Hold up a lonely goatherd minute!  Hiking from Salzburg to Switzerland is impossible! The Trapp family did vacate Austria when the Nazis offered the captain a position in the German navy, but not to Switzerland or in the middle of the night. The family would have ended up in Berchtesgaden and virtually within sight of Adolf Hitler's vacation house. So yeah… oops! Luckily, Georg von Trapp was born in at-the-time Italian territory.  So the family could legally claim Italian citizenship, and they were able to take a train to Italy in broad daylight. From there, they traveled to England and then sailed to America. They lived in Merion, Pennsylvania (LOCAL!!!) for a while before settling in Vermont (my parents actually saw Maria von Trapp in Vermont when they went down there for a vacation! Apparently she was a little nutty in her golden years…).
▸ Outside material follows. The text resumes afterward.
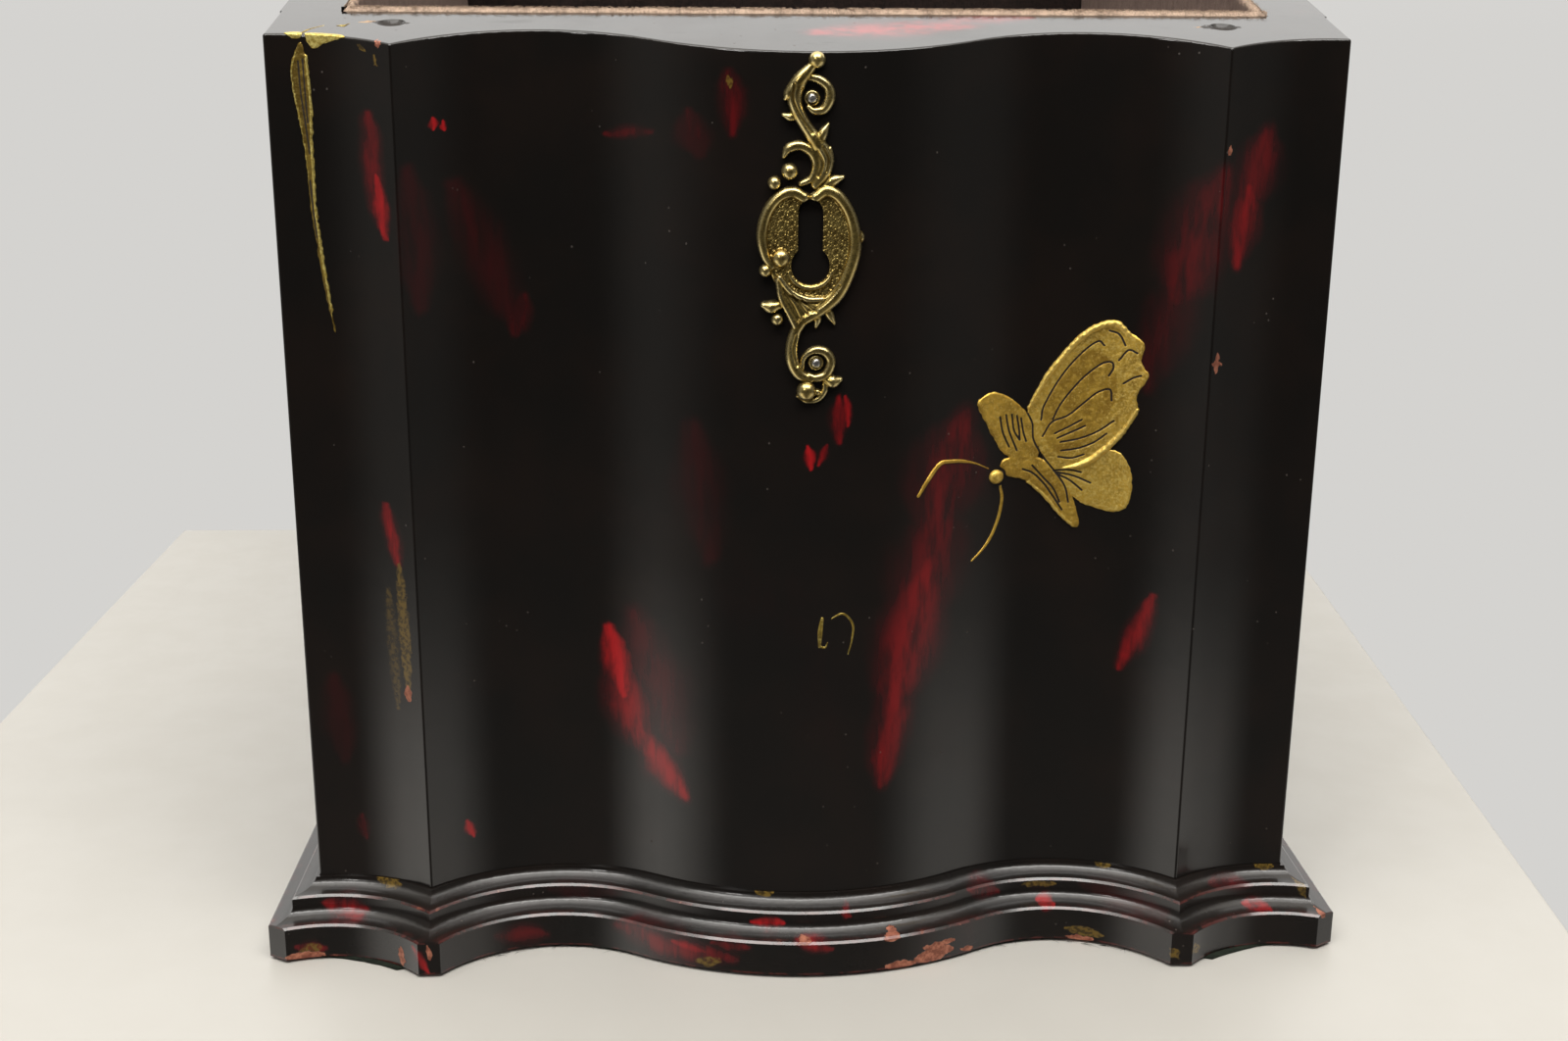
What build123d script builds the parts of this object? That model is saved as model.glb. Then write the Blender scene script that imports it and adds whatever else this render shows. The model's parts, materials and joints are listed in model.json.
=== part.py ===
"""Serpentine-fronted lacquered box with a sloping hinged lid, modelled thrown open.

+Z is up, -Y is the front and +X the right-hand side. The origin is the middle of the
carcass footprint, on the surface that the base felt stands on. Millimetres.
"""
from build123d import *
import os
from math import cos, hypot, radians, sin, sqrt, tan

os.makedirs("parts", exist_ok=True)

# ---------------------------------------------------------------- driving dimensions
body_width = 228.6
body_depth = 254.0        # crown of the bow to the back face
corner_rim_z = 208.0      # height of the rim at the two front corners
rim_slope = 13.0          # degrees the rim climbs towards the back

bow_radius = 68.0         # convex bow in the middle of the front
flank_radius = 44.0       # hollow flank each side of the bow
flank_x = 57.3            # middle of each flank
arris_x = 87.0            # sharp arris between flank and corner cove
cove_radius = 39.0        # hollow cove that cuts off each front corner
cove_x = 110.0

front_depth = 30.0        # crown of the bow to the flat inner face of the front block
wall = 13.0               # side and back panels
base_felt = 0.8
bottom_thickness = 12.0
lining = 1.8
lining_proud = 0.8        # how far the lining stands above the rim

# plinth moulding, as offset out from the carcass and height
plinth_out = 10.3
fascia_z = 8.4
step_out = 5.2
step_low_z = 11.3
step_high_z = 13.4
plinth_lip = 0.6
plinth_top_z = 16.4
plinth_blunt = 4.6        # width of the small flat on each front corner and arris of the plinth

lid_gap = 0.3             # air between rim and lid when closed
lid_rail = 13.0           # height of the lid's frame
lid_board = 8.0           # thickness of the lid's top board
lid_overhang = 5.0
lid_open = 160.0          # the opening at which the overhang lands on the back panel

hinge_length = 38.0
hinge_x = 66.0
knuckle_radius = 2.8
knuckles = 5
knuckle_gap = 0.1
leaf_thickness = 1.4
leaf_width = 11.4
pin_radius = 1.25
running_fit = 0.05
screw_pitch = 13.0
screw_inset = 7.2
screw_head_radius = 2.3
screw_head_depth = 1.1
screw_shank_radius = 1.1
screw_length = 9.0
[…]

Let’s see, what else can I reveal to shatter your Julie Andrews and Christopher Plummer dreams? Oh yeah! All the kids’ names and ages were changed, Georg von Trapp was actually a very attentive and doting father, and the von Trap kids claim that Maria had some pretty wild manic-depressive tendencies. Cool, huh? Finally, Y’know that song “Edelweiss?” I want to clarify that it is not an Austrian song or the Austrian National Anthem. It was written by Rodgers & Hammerstein for the show. The movie is actually pretty widely ignored in Austria and Germany. Who knew?!

My final thought is that I recommend that everyone see the original film and THEN the new live broadcast version.  One is obviously better than the other, but the latter deserves some love too… mainly because of Audra. I’d probably want to become a nun to if I got to hang out with her!